E é esse luxo do tempo que o faz seguir pistas e pessoas diferentes do normal, podendo esperar até que algo que não estava planeado aconteça durante a rodagem. Foi mesmo isso que se passou com Chimp Crazy, que começou por ser uma forma de observar e registar pessoas como Tonia, "mães" de chimpanzés. Algumas dessas histórias, que têm muitas vezes desfechos trágicos, são contadas na série e até têm ligações à de Tonka.
Em 2021, Goode iniciou a rodagem do documentário. O primeiro cenário foi a propriedade da treinadora animal Pam Rosaire, na Florida. Seguiu-se Connie Casey, dona da Missouri Primate Foundation, que antes de ser fundação era a Chimparty, uma empresa de aluguer, para aniversários, produções audiovisuais e outros eventos, e de venda de chimpanzés. Haddix trabalhava para Casey como voluntária.
Em 2016, foram processados pela PETA, a People for the Ethical Treatment of Animals, a organização pró-direitos dos animais, pelas más condições em que mantinham os primatas. Haddix sugeriu transferirem a posse dos animais para o nome dela, mas isso não serviu de nada. Foram, na mesma, obrigados legalmente a levar os chimpanzés para um santuário. Só que Tonka não foi com os outros: desapareceu. Haddix disse que ele tinha morrido, mas a PETA, e muita gente, não acreditou. Anunciaram uma recompensa de dez mil dólares (cerca de nove mil euros) para quem o resgatasse, sendo que Alan Cumming, o actor que tem um passado com Tonka e é uma das cabeças falantes do documentário, ofereceu mais dez mil.

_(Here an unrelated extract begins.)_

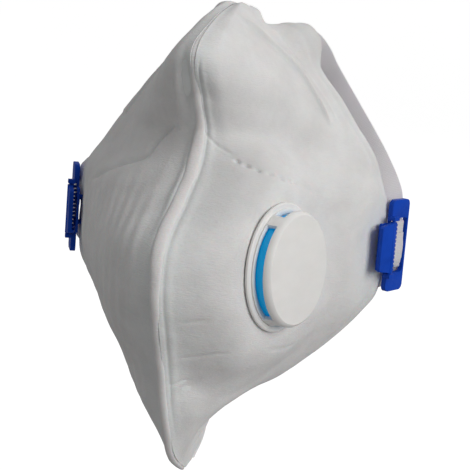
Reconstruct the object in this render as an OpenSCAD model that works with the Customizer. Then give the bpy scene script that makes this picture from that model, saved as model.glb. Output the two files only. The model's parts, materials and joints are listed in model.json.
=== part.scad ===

Para poder entrar neste universo depois da fama que Tiger King lhe trouxe, Eric Goode não podia dar nem a cara nem o nome. Enganou, admite, Haddix, contratando um realizador por procuração, Dwayne Cunningham, que foi palhaço no célebre circo dos Ringling Bros. e condenado por tráfico de animais. Haddix, que é mostrada em muitos momentos em que claramente acha que ainda não está a ser filmada para o documentário, além de aparecer em solários e a fazer tratamentos à cara, só descobriu que Goode estava envolvido quando um artigo da Rolling Stone contou a história dela em 2022.
Cunningham, que acorda com Haddix esta nunca dizer nem fazer nada que não queira que o mundo saiba, desenvolve ele próprio uma relação de amizade com ela. É algo que terá causado algumas dúvidas a Goode, que surgem mais nas entrevistas que deu depois da estreia da série. Goode tenta lidar com essa decepção e questões éticas que daí vêm no próprio documentário, até em termos do que vai acontecendo e de uma acção que, não entrando em spoilers, acaba por tomar.